Look through the lines and report how many include the word "that", giving nothing but the number.

************

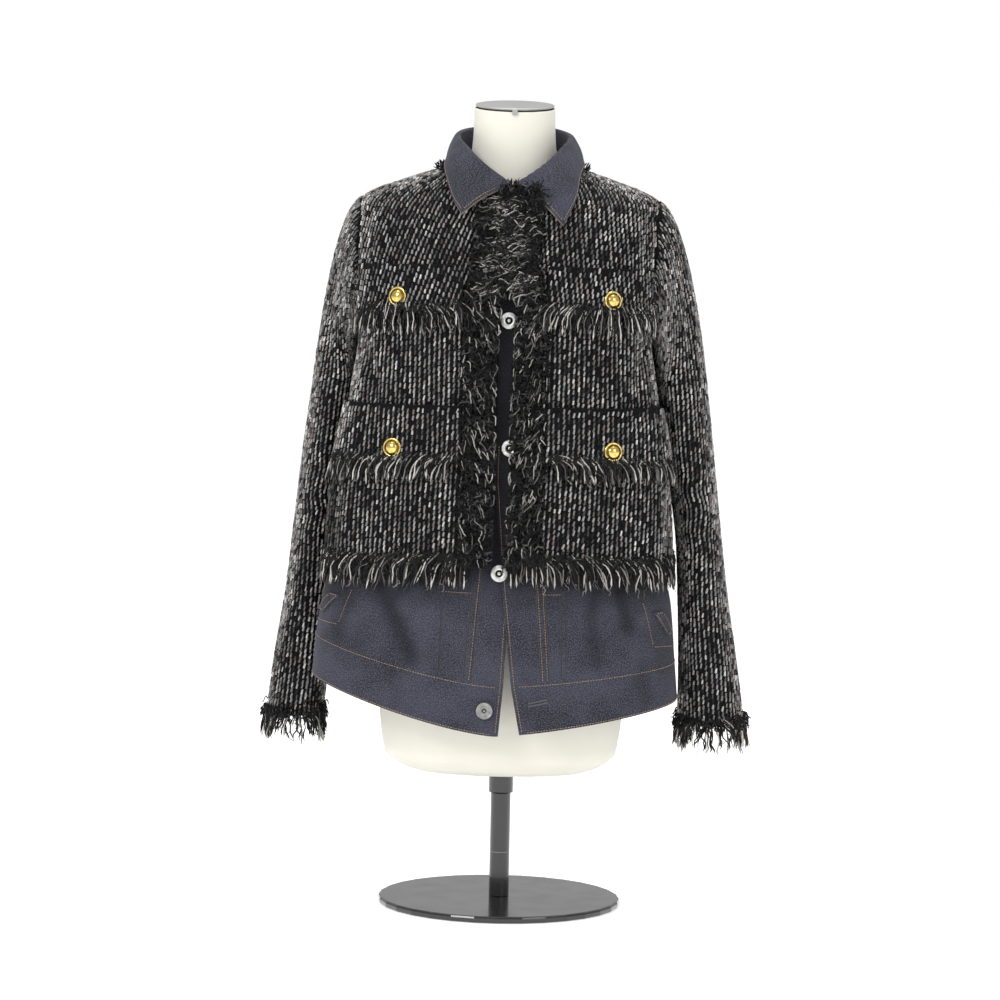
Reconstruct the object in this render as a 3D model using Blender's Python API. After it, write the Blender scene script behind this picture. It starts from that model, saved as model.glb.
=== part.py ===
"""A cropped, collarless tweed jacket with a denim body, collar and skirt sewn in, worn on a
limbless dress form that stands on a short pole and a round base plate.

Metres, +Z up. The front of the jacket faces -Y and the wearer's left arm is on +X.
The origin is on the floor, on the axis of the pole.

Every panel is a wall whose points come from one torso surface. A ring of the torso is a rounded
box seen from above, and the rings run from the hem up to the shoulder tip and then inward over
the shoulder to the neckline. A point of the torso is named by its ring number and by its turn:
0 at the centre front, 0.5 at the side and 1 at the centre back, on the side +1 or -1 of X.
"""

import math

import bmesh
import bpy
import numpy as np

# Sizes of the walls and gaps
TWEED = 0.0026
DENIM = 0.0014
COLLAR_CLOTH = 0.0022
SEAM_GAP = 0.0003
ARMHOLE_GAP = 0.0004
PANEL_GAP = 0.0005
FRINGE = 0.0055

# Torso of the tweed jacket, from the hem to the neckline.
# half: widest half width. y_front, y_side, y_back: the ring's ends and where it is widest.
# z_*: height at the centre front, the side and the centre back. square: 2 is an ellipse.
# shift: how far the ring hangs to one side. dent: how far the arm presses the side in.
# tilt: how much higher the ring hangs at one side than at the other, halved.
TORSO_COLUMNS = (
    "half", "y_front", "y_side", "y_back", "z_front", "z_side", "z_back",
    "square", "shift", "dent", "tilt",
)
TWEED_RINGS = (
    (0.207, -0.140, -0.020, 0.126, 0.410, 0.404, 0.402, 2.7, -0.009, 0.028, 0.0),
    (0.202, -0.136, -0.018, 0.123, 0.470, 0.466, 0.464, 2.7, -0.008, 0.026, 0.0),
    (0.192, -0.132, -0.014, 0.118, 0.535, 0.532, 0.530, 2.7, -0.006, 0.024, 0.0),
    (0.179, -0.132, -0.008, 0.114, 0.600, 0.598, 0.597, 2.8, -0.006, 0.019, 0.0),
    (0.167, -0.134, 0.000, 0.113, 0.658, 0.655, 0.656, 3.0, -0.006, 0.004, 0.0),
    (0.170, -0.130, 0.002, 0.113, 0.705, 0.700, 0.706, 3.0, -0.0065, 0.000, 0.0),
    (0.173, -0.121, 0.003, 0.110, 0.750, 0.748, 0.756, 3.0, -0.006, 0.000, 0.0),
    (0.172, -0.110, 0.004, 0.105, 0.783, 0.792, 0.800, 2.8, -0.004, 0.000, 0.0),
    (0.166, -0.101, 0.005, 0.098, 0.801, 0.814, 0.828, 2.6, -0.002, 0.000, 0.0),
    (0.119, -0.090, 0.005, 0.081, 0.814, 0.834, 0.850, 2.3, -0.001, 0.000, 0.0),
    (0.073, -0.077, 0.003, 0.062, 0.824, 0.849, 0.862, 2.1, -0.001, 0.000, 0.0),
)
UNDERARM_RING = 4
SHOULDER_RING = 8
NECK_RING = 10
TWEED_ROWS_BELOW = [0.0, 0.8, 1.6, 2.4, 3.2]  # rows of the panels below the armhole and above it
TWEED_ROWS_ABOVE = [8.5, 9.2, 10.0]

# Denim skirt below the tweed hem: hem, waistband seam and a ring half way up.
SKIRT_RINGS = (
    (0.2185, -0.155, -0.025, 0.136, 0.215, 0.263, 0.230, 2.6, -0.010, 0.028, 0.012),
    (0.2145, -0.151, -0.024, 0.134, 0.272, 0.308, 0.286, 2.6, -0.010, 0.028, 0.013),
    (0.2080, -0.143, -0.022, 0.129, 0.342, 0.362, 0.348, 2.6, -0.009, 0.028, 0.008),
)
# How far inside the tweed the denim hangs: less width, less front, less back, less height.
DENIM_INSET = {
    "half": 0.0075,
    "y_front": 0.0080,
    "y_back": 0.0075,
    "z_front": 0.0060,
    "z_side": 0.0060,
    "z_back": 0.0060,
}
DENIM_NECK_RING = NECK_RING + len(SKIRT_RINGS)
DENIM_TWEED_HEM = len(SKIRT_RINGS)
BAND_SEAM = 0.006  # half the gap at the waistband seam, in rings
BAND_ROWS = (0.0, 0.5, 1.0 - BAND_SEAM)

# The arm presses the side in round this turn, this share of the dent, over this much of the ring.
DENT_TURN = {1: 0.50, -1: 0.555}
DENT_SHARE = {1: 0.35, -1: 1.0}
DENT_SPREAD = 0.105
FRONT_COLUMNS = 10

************

== RESULT ==
2